The centralization issue extends beyond just centralized stablecoins. Even in decentralized systems like proof-of-stake, there’s a risk of centralization over time. In proof-of-stake systems, those with more coins have more voting power and earn more coins from staking. This can lead to an exponential growth of influence on the network over time, potentially compromising its decentralized nature .
To mitigate these risks, it’s crucial for users to:
- Carefully evaluate the issuer’s financial strength and regulatory compliance before investing in a centralized stablecoin.
- Stay informed about the regulatory environment and potential changes that could impact stablecoin stability and liquidity.
- Understand the underlying mechanisms of different stablecoin types, including their potential for centralization.
As the stablecoin market continues to evolve, addressing these risks and challenges will be crucial for their long-term viability and adoption in the broader financial ecosystem.
Conclusion
The world of stablecoins has a significant impact on the cryptocurrency landscape, offering a bridge between traditional finance and the decentralized realm of digital assets.
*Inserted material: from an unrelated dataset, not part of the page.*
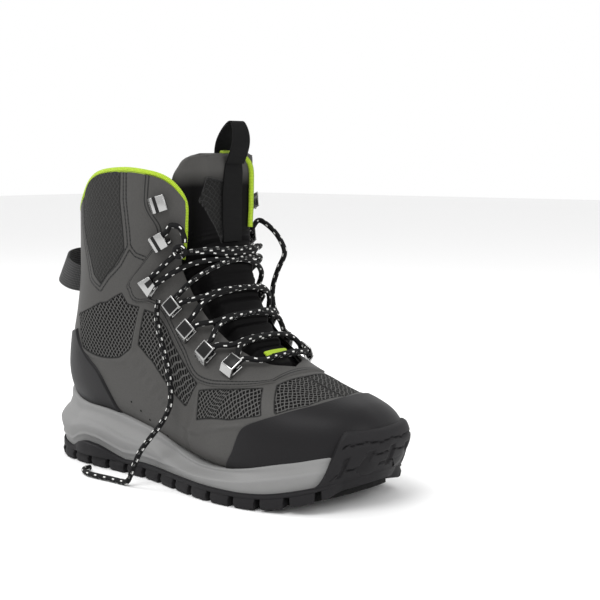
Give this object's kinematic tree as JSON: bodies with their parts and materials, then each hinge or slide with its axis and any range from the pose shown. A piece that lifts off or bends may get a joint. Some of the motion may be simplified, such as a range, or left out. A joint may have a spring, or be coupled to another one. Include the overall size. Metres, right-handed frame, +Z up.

These innovative tokens provide users with the benefits of blockchain technology while maintaining price stability, making them valuable tools to trade, invest, and participate in DeFi applications. Their ability to facilitate faster and cheaper cross-border payments also highlights their potential to transform international finance.
Despite their advantages, stablecoins face challenges that need addressing to ensure their long-term success. Regulatory concerns and centralization issues are key hurdles that the stablecoin ecosystem must overcome. As the market continues to grow and evolve, finding solutions to these challenges will be crucial to fully harness the potential of stablecoins and their role in shaping the future of finance.